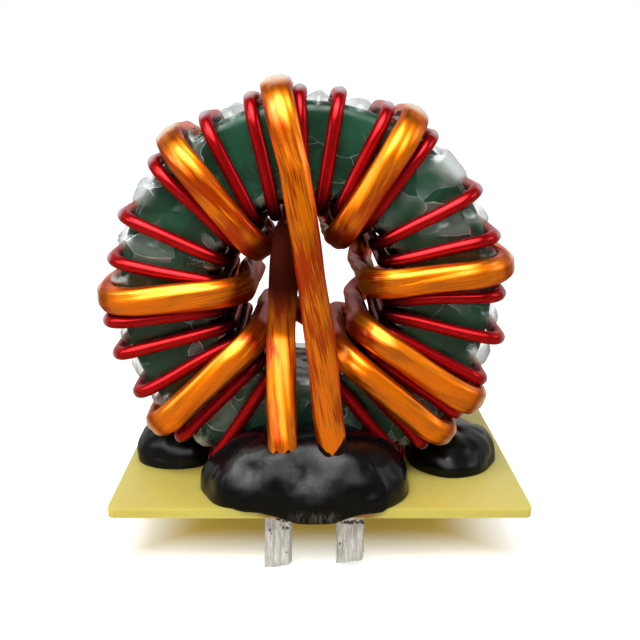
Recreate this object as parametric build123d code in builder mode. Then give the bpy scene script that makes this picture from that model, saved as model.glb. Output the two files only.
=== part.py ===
from build123d import *
import os
from math import cos, radians, sin, sqrt, tan, pi

# High-frequency transformer: a coated ring core stands upright on a small fibreglass
# board. A single layer of red enamelled wire and eight turns of flat litz bundle are
# wound through it, black silicone holds it down, and four tinned ends stand below.
# Millimetres, X to the right, the front towards -Y, Z up, and the origin in the
# middle of the board's underside. Clock angles run clockwise from the top of the
# ring, seen from the front.

# The board, and how far it reaches beyond each face of the core
board_width = 51.0
board_thickness = 1.2
board_corner_radius = 1.0
hole_clearance = 0.15
board_reach = 11.0

# The coated ring core, its axis along Y, and the clear film wrapped round it
core_outer_diameter = 46.7
core_inner_diameter = 23.3
core_height = 18.0
core_bevel = 1.0
film_thickness = 0.25
ring_x = -1.7
seat_gap = 0.55

# The red wire, and how far it stands off the film
red_diameter = 1.6
red_sides = 8
red_bend_radius = 2.0
winding_gap = 0.12
red_bend_steps = 2
red_bore_gap = 0.26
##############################
Description of the task: Write the material out again in its entirety, exactly as shown.

Result below:
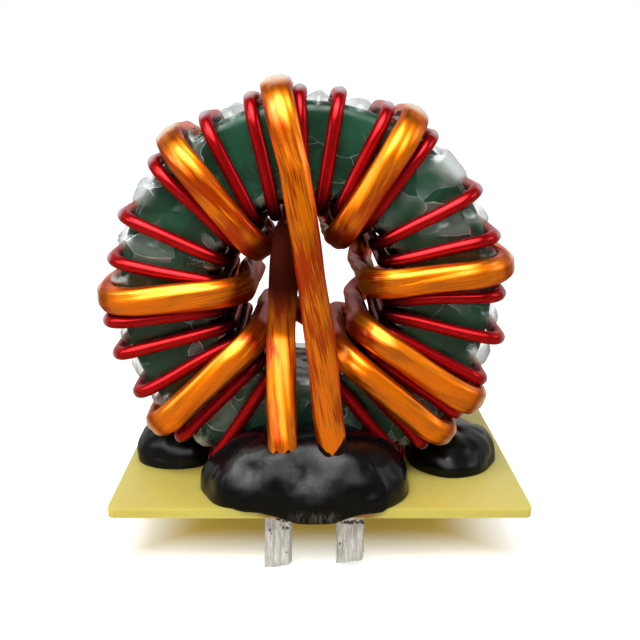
Recreate this object as parametric build123d code in builder mode. Then give the bpy scene script that makes this picture from that model, saved as model.glb. Output the two files only.
=== part.py ===
from build123d import *
import os
from math import cos, radians, sin, sqrt, tan, pi

# High-frequency transformer: a coated ring core stands upright on a small fibreglass
# board. A single layer of red enamelled wire and eight turns of flat litz bundle are
# wound through it, black silicone holds it down, and four tinned ends stand below.
# Millimetres, X to the right, the front towards -Y, Z up, and the origin in the
# middle of the board's underside. Clock angles run clockwise from the top of the
# ring, seen from the front.

# The board, and how far it reaches beyond each face of the core
board_width = 51.0
board_thickness = 1.2
board_corner_radius = 1.0
hole_clearance = 0.15
board_reach = 11.0

# The coated ring core, its axis along Y, and the clear film wrapped round it
core_outer_diameter = 46.7
core_inner_diameter = 23.3
core_height = 18.0
core_bevel = 1.0
film_thickness = 0.25
ring_x = -1.7
seat_gap = 0.55

# The red wire, and how far it stands off the film
red_diameter = 1.6
red_sides = 8
red_bend_radius = 2.0
winding_gap = 0.12
red_bend_steps = 2
red_bore_gap = 0.26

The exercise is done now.